In 1981, Tippi and her talent agent husband, Noel Marshall, produced the movie Roar. The project was supposed to take around nine months – it took five years, and the bill landed at $17 million.

The movie starred dozens of African lions, Marshall, Tippi, and her daughter Melanie Griffith. Among the closing credits, there was a note to the audience to demonstrate against fur dealers and wearers.

Noel Marshall, Melanie Griffith, and the director of photography, Jan de Bont, were all attacked by lions during the production. That’s why Roar has become known as the ”most dangerous film ever made.” Some claim that 40 people were injured, but Tippi says it was seven.

“I don’t know how we survived it… We were one on one with those big cats,” Tippi told Variety in 2016.

”They’re dangerous animals and they’re big. As I made the movie, I got into the issue of stopping the government from allowing people to breed lions and tigers as pets. They shouldn’t be pets. They’re apex predators, top of the food chain, one of four of the most dangerous animals in the world.”

Since the 1980s, Tippi has been an active advocate for animal issues. She founded a wildlife habitat in 1983 called Shambala Preserve, located 40 miles north of Los Angeles. The 93-year-old actress has lived on the property since 1976.

Her last acting credit is from 2017, when Tippi appeared in The Ghost and the Whale, an American mystery thriller drama film. One year later, the actress revealed that she was not going to take on significant acting roles as she moved into her 90s.

“I am at the time in my life when I have done almost everything I wanted to do,” Hedren told The Hollywood Reporter.

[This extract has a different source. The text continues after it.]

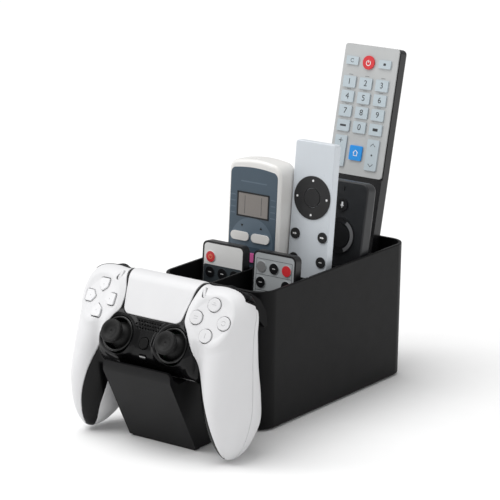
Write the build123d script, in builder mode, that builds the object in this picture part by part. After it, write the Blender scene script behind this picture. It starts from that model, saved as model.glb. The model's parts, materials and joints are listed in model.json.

“My constant work here at the preserve to care for my rescued and abandoned big cats fills my days now. I doubt that I will do much work in the motion-picture business or television again, and I suppose that is why this commercial was such a special offer.”

What a strong, interesting, and intelligent woman!

It’s so infuriating and unfair what Tippi went through, but she came through and seems to be a wonderful caring woman.